*Source excerpt*:

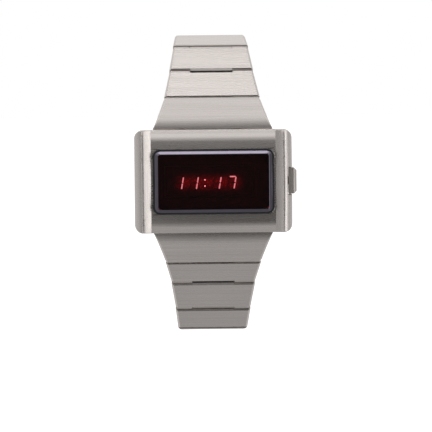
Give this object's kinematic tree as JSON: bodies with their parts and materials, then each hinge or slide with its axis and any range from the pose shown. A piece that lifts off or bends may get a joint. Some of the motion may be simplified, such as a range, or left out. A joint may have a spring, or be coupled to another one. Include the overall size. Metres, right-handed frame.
{
  "type": "led watch",
  "caption": "Digital wristwatch with a red light-emitting display in a wide brushed steel case, a side push-button and a tapering link bracelet with a folding clasp.",
  "frame": {"origin": "centre of the case back's flat outer face", "axes": "+Y out of the case back, into the wrist, so the dial faces -Y; +Z towards 12 o'clock; +X towards the push-button"},
  "size_m": [0.0422, 0.0519, 0.0791],
  "materials": {
    "case_steel": "satin",
    "link_steel": "satin",
    "clasp_steel": "satin",
    "blade_steel": "polished",
    "back_steel": "satin",
    "turned_steel": "turned",
    "spring_steel": "polished",
    "red_crystal": "polished",
    "seal_rubber": "matte",
    "mask_black": "matte",
    "carrier_ceramic": "matte",
    "lit_diode": "emissive",
    "dark_diode": "gloss",
    "board_laminate": "satin",
    "frame_plastic": "matte",
    "chip_ceramic": "matte",
    "trimmer_plastic": "satin"
  },
  "bodies": {
    "case": {"case_body": "case_steel", "case_back": "back_steel", "back_screws": "turned_steel", "back_seal": "seal_rubber", "crystal": "red_crystal", "crystal_gasket": "seal_rubber", "display_mask": "mask_black", "display_carrier": "carrier_ceramic", "lit_strokes": "lit_diode", "dark_strokes": "dark_diode", "circuit_board": "board_laminate", "driver_chip": "chip_ceramic", "timing_chip": "chip_ceramic", "quartz_can": "turned_steel", "trimmer": "trimmer_plastic", "switch_contact": "spring_steel", "module_frame": "frame_plastic", "battery_cells": "turned_steel", "battery_strap": "spring_steel", "button_bush": "turned_steel", "case_bars": "turned_steel", "button_spring": "spring_steel"},
    "button": {"push_button": "back_steel", "button_o_ring": "seal_rubber", "button_clip": "turned_steel"},
    "top_link_1": {"top_link_1": "link_steel"},
    "top_link_2": {"top_link_2": "link_steel", "top_pins_2": "turned_steel"},
    "top_link_3": {"top_link_3": "link_steel"},
    "top_link_4": {"top_link_4": "link_steel", "top_pins_4": "turned_steel"},
    "top_link_5": {"top_link_5": "link_steel"},
    "top_link_6": {"top_link_6": "link_steel", "top_pins_6": "turned_steel"},
    "top_link_7": {"top_link_7": "link_steel"},
    "top_link_8": {"top_link_8": "link_steel", "top_pins_8": "turned_steel"},
    "bottom_link_1": {"bottom_link_1": "link_steel"},
    "bottom_link_2": {"bottom_link_2": "link_steel", "bottom_pins_2": "turned_steel"},
    "bottom_link_3": {"bottom_link_3": "link_steel"},
    "bottom_link_4": {"bottom_link_4": "link_steel", "bottom_pins_4": "turned_steel"},
    "bottom_link_5": {"bottom_link_5": "link_steel"},
    "bottom_link_6": {"bottom_link_6": "link_steel", "bottom_pins_6": "turned_steel"},
    "bottom_link_7": {"bottom_link_7": "link_steel"},
    "bottom_link_8": {"bottom_link_8": "link_steel", "bottom_pins_8": "turned_steel"},
    "clasp_cover": {"clasp_cover": "clasp_steel", "cover_bar": "turned_steel", "cover_hinge_pin": "turned_steel"},
    "outer_blade": {"outer_blade": "blade_steel", "blade_fold_pin": "turned_steel"},
    "inner_blade": {"inner_blade": "blade_steel", "blade_bar": "turned_steel"}
  },
  "joints": [
    {"name": "button_press", "type": "slide", "parent": "case", "child": "button", "axis": [-1, 0, 0], "range_m": [0, 0.0005], "stiffness_N_per_m": 2500, "springref_m": -0.0003, "deforming": ["button_spring"]},
    {"name": "top_hinge_1", "type": "hinge", "parent": "case", "child": "top_link_1", "pos_m": [0, -0.0046, 0.01235], "axis": [1, 0, 0], "range_deg": [0, 19]},
    {"name": "top_hinge_2", "type": "hinge", "parent": "top_link_1", "child": "top_link_2", "pos_m": [0, -0.0003, 0.02116], "axis": [1, 0, 0], "range_deg": [0, 19]},
    {"name": "top_hinge_3", "type": "hinge", "parent": "top_link_2", "child": "top_link_3", "pos_m": [0, 0.00505, 0.02776], "axis": [1, 0, 0], "range_deg": [0, 10]},
    {"name": "top_hinge_4", "type": "hinge", "parent": "top_link_3", "child": "top_link_4", "pos_m": [0, 0.01084, 0.03398], "axis": [1, 0, 0], "range_deg": [0, 35]},
    {"name": "top_hinge_5", "type": "hinge", "parent": "top_link_4", "child": "top_link_5", "pos_m": [0, 0.01893, 0.03661], "axis": [1, 0, 0], "range_deg": [0, 38]},
    {"name": "top_hinge_6", "type": "hinge", "parent": "top_link_5", "child": "top_link_6", "pos_m": [0, 0.02717, 0.03455], "axis": [1, 0, 0], "range_deg": [0, 36]},
    {"name": "top_hinge_7", "type": "hinge", "parent": "top_link_6", "child": "top_link_7", "pos_m": [0, 0.03329, 0.02865], "axis": [1, 0, 0], "range_deg": [0, 30]},
    {"name": "top_hinge_8", "type": "hinge", "parent": "top_link_7", "child": "top_link_8", "pos_m": [0, 0.03647, 0.02077], "axis": [1, 0, 0], "range_deg": [0, 22]},
    {"name": "bottom_hinge_1", "type": "hinge", "parent": "case", "child": "bottom_link_1", "pos_m": [0, -0.0046, -0.01235], "axis": [-1, 0, 0], "range_deg": [0, 19]},
    {"name": "bottom_hinge_2", "type": "hinge", "parent": "bottom_link_1", "child": "bottom_link_2", "pos_m": [0, -0.0003, -0.02116], "axis": [-1, 0, 0], "range_deg": [0, 17]},
    {"name": "bottom_hinge_3", "type": "hinge", "parent": "bottom_link_2", "child": "bottom_link_3", "pos_m": [0, 0.00379, -0.02659], "axis": [-1, 0, 0], "range_deg": [0, 7]},
    {"name": "bottom_hinge_4", "type": "hinge", "parent": "bottom_link_3", "child": "bottom_link_4", "pos_m": [0, 0.00945, -0.03384], "axis": [-1, 0, 0], "range_deg": [0, 18]},
    {"name": "bottom_hinge_5", "type": "hinge", "parent": "bottom_link_4", "child": "bottom_link_5", "pos_m": [0, 0.01596, -0.0393], "axis": [-1, 0, 0], "range_deg": [0, 40]},
    {"name": "bottom_hinge_6", "type": "hinge", "parent": "bottom_link_5", "child": "bottom_link_6", "pos_m": [0, 0.02442, -0.04019], "axis": [-1, 0, 0], "range_deg": [0, 40]},
    {"name": "bottom_hinge_7", "type": "hinge", "parent": "bottom_link_6", "child": "bottom_link_7", "pos_m": [0, 0.03192, -0.0362], "axis": [-1, 0, 0], "range_deg": [0, 34]},
    {"name": "bottom_hinge_8", "type": "hinge", "parent": "bottom_link_7", "child": "bottom_link_8", "pos_m": [0, 0.03667, -0.02915], "axis": [-1, 0, 0], "range_deg": [0, 30]},
    {"name": "clasp_hinge", "type": "hinge", "parent": "top_link_8", "child": "clasp_cover", "pos_m": [0, 0.03736, 0.01231], "axis": [1, 0, 0], "range_deg": [0, 45]},
    {"name": "cover_hinge", "type": "hinge", "parent": "clasp_cover", "child": "outer_blade", "pos_m": [0, 0.03909, -0.01846], "axis": [1, 0, 0], "range_deg": [0, 105]},
    {"name": "blade_fold", "type": "hinge", "parent": "outer_blade", "child": "inner_blade", "pos_m": [0, 0.0375, 0.00971], "axis": [-1, 0, 0], "range_deg": [0, 110]}
  ]
}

*Task instructions*: Repeat the material word for word, in full.

*Task response*:
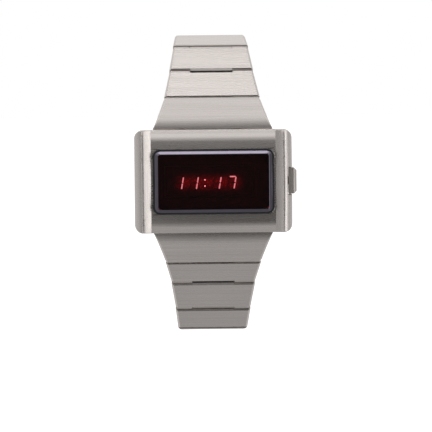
Give this object's kinematic tree as JSON: bodies with their parts and materials, then each hinge or slide with its axis and any range from the pose shown. A piece that lifts off or bends may get a joint. Some of the motion may be simplified, such as a range, or left out. A joint may have a spring, or be coupled to another one. Include the overall size. Metres, right-handed frame.
{
  "type": "led watch",
  "caption": "Digital wristwatch with a red light-emitting display in a wide brushed steel case, a side push-button and a tapering link bracelet with a folding clasp.",
  "frame": {"origin": "centre of the case back's flat outer face", "axes": "+Y out of the case back, into the wrist, so the dial faces -Y; +Z towards 12 o'clock; +X towards the push-button"},
  "size_m": [0.0422, 0.0519, 0.0791],
  "materials": {
    "case_steel": "satin",
    "link_steel": "satin",
    "clasp_steel": "satin",
    "blade_steel": "polished",
    "back_steel": "satin",
    "turned_steel": "turned",
    "spring_steel": "polished",
    "red_crystal": "polished",
    "seal_rubber": "matte",
    "mask_black": "matte",
    "carrier_ceramic": "matte",
    "lit_diode": "emissive",
    "dark_diode": "gloss",
    "board_laminate": "satin",
    "frame_plastic": "matte",
    "chip_ceramic": "matte",
    "trimmer_plastic": "satin"
  },
  "bodies": {
    "case": {"case_body": "case_steel", "case_back": "back_steel", "back_screws": "turned_steel", "back_seal": "seal_rubber", "crystal": "red_crystal", "crystal_gasket": "seal_rubber", "display_mask": "mask_black", "display_carrier": "carrier_ceramic", "lit_strokes": "lit_diode", "dark_strokes": "dark_diode", "circuit_board": "board_laminate", "driver_chip": "chip_ceramic", "timing_chip": "chip_ceramic", "quartz_can": "turned_steel", "trimmer": "trimmer_plastic", "switch_contact": "spring_steel", "module_frame": "frame_plastic", "battery_cells": "turned_steel", "battery_strap": "spring_steel", "button_bush": "turned_steel", "case_bars": "turned_steel", "button_spring": "spring_steel"},
    "button": {"push_button": "back_steel", "button_o_ring": "seal_rubber", "button_clip": "turned_steel"},
    "top_link_1": {"top_link_1": "link_steel"},
    "top_link_2": {"top_link_2": "link_steel", "top_pins_2": "turned_steel"},
    "top_link_3": {"top_link_3": "link_steel"},
    "top_link_4": {"top_link_4": "link_steel", "top_pins_4": "turned_steel"},
    "top_link_5": {"top_link_5": "link_steel"},
    "top_link_6": {"top_link_6": "link_steel", "top_pins_6": "turned_steel"},
    "top_link_7": {"top_link_7": "link_steel"},
    "top_link_8": {"top_link_8": "link_steel", "top_pins_8": "turned_steel"},
    "bottom_link_1": {"bottom_link_1": "link_steel"},
    "bottom_link_2": {"bottom_link_2": "link_steel", "bottom_pins_2": "turned_steel"},
    "bottom_link_3": {"bottom_link_3": "link_steel"},
    "bottom_link_4": {"bottom_link_4": "link_steel", "bottom_pins_4": "turned_steel"},
    "bottom_link_5": {"bottom_link_5": "link_steel"},
    "bottom_link_6": {"bottom_link_6": "link_steel", "bottom_pins_6": "turned_steel"},
    "bottom_link_7": {"bottom_link_7": "link_steel"},
    "bottom_link_8": {"bottom_link_8": "link_steel", "bottom_pins_8": "turned_steel"},
    "clasp_cover": {"clasp_cover": "clasp_steel", "cover_bar": "turned_steel", "cover_hinge_pin": "turned_steel"},
    "outer_blade": {"outer_blade": "blade_steel", "blade_fold_pin": "turned_steel"},
    "inner_blade": {"inner_blade": "blade_steel", "blade_bar": "turned_steel"}
  },
  "joints": [
    {"name": "button_press", "type": "slide", "parent": "case", "child": "button", "axis": [-1, 0, 0], "range_m": [0, 0.0005], "stiffness_N_per_m": 2500, "springref_m": -0.0003, "deforming": ["button_spring"]},
    {"name": "top_hinge_1", "type": "hinge", "parent": "case", "child": "top_link_1", "pos_m": [0, -0.0046, 0.01235], "axis": [1, 0, 0], "range_deg": [0, 19]},
    {"name": "top_hinge_2", "type": "hinge", "parent": "top_link_1", "child": "top_link_2", "pos_m": [0, -0.0003, 0.02116], "axis": [1, 0, 0], "range_deg": [0, 19]},
    {"name": "top_hinge_3", "type": "hinge", "parent": "top_link_2", "child": "top_link_3", "pos_m": [0, 0.00505, 0.02776], "axis": [1, 0, 0], "range_deg": [0, 10]},
    {"name": "top_hinge_4", "type": "hinge", "parent": "top_link_3", "child": "top_link_4", "pos_m": [0, 0.01084, 0.03398], "axis": [1, 0, 0], "range_deg": [0, 35]},
    {"name": "top_hinge_5", "type": "hinge", "parent": "top_link_4", "child": "top_link_5", "pos_m": [0, 0.01893, 0.03661], "axis": [1, 0, 0], "range_deg": [0, 38]},
    {"name": "top_hinge_6", "type": "hinge", "parent": "top_link_5", "child": "top_link_6", "pos_m": [0, 0.02717, 0.03455], "axis": [1, 0, 0], "range_deg": [0, 36]},
    {"name": "top_hinge_7", "type": "hinge", "parent": "top_link_6", "child": "top_link_7", "pos_m": [0, 0.03329, 0.02865], "axis": [1, 0, 0], "range_deg": [0, 30]},
    {"name": "top_hinge_8", "type": "hinge", "parent": "top_link_7", "child": "top_link_8", "pos_m": [0, 0.03647, 0.02077], "axis": [1, 0, 0], "range_deg": [0, 22]},
    {"name": "bottom_hinge_1", "type": "hinge", "parent": "case", "child": "bottom_link_1", "pos_m": [0, -0.0046, -0.01235], "axis": [-1, 0, 0], "range_deg": [0, 19]},
    {"name": "bottom_hinge_2", "type": "hinge", "parent": "bottom_link_1", "child": "bottom_link_2", "pos_m": [0, -0.0003, -0.02116], "axis": [-1, 0, 0], "range_deg": [0, 17]},
    {"name": "bottom_hinge_3", "type": "hinge", "parent": "bottom_link_2", "child": "bottom_link_3", "pos_m": [0, 0.00379, -0.02659], "axis": [-1, 0, 0], "range_deg": [0, 7]},
    {"name": "bottom_hinge_4", "type": "hinge", "parent": "bottom_link_3", "child": "bottom_link_4", "pos_m": [0, 0.00945, -0.03384], "axis": [-1, 0, 0], "range_deg": [0, 18]},
    {"name": "bottom_hinge_5", "type": "hinge", "parent": "bottom_link_4", "child": "bottom_link_5", "pos_m": [0, 0.01596, -0.0393], "axis": [-1, 0, 0], "range_deg": [0, 40]},
    {"name": "bottom_hinge_6", "type": "hinge", "parent": "bottom_link_5", "child": "bottom_link_6", "pos_m": [0, 0.02442, -0.04019], "axis": [-1, 0, 0], "range_deg": [0, 40]},
    {"name": "bottom_hinge_7", "type": "hinge", "parent": "bottom_link_6", "child": "bottom_link_7", "pos_m": [0, 0.03192, -0.0362], "axis": [-1, 0, 0], "range_deg": [0, 34]},
    {"name": "bottom_hinge_8", "type": "hinge", "parent": "bottom_link_7", "child": "bottom_link_8", "pos_m": [0, 0.03667, -0.02915], "axis": [-1, 0, 0], "range_deg": [0, 30]},
    {"name": "clasp_hinge", "type": "hinge", "parent": "top_link_8", "child": "clasp_cover", "pos_m": [0, 0.03736, 0.01231], "axis": [1, 0, 0], "range_deg": [0, 45]},
    {"name": "cover_hinge", "type": "hinge", "parent": "clasp_cover", "child": "outer_blade", "pos_m": [0, 0.03909, -0.01846], "axis": [1, 0, 0], "range_deg": [0, 105]},
    {"name": "blade_fold", "type": "hinge", "parent": "outer_blade", "child": "inner_blade", "pos_m": [0, 0.0375, 0.00971], "axis": [-1, 0, 0], "range_deg": [0, 110]}
  ]
}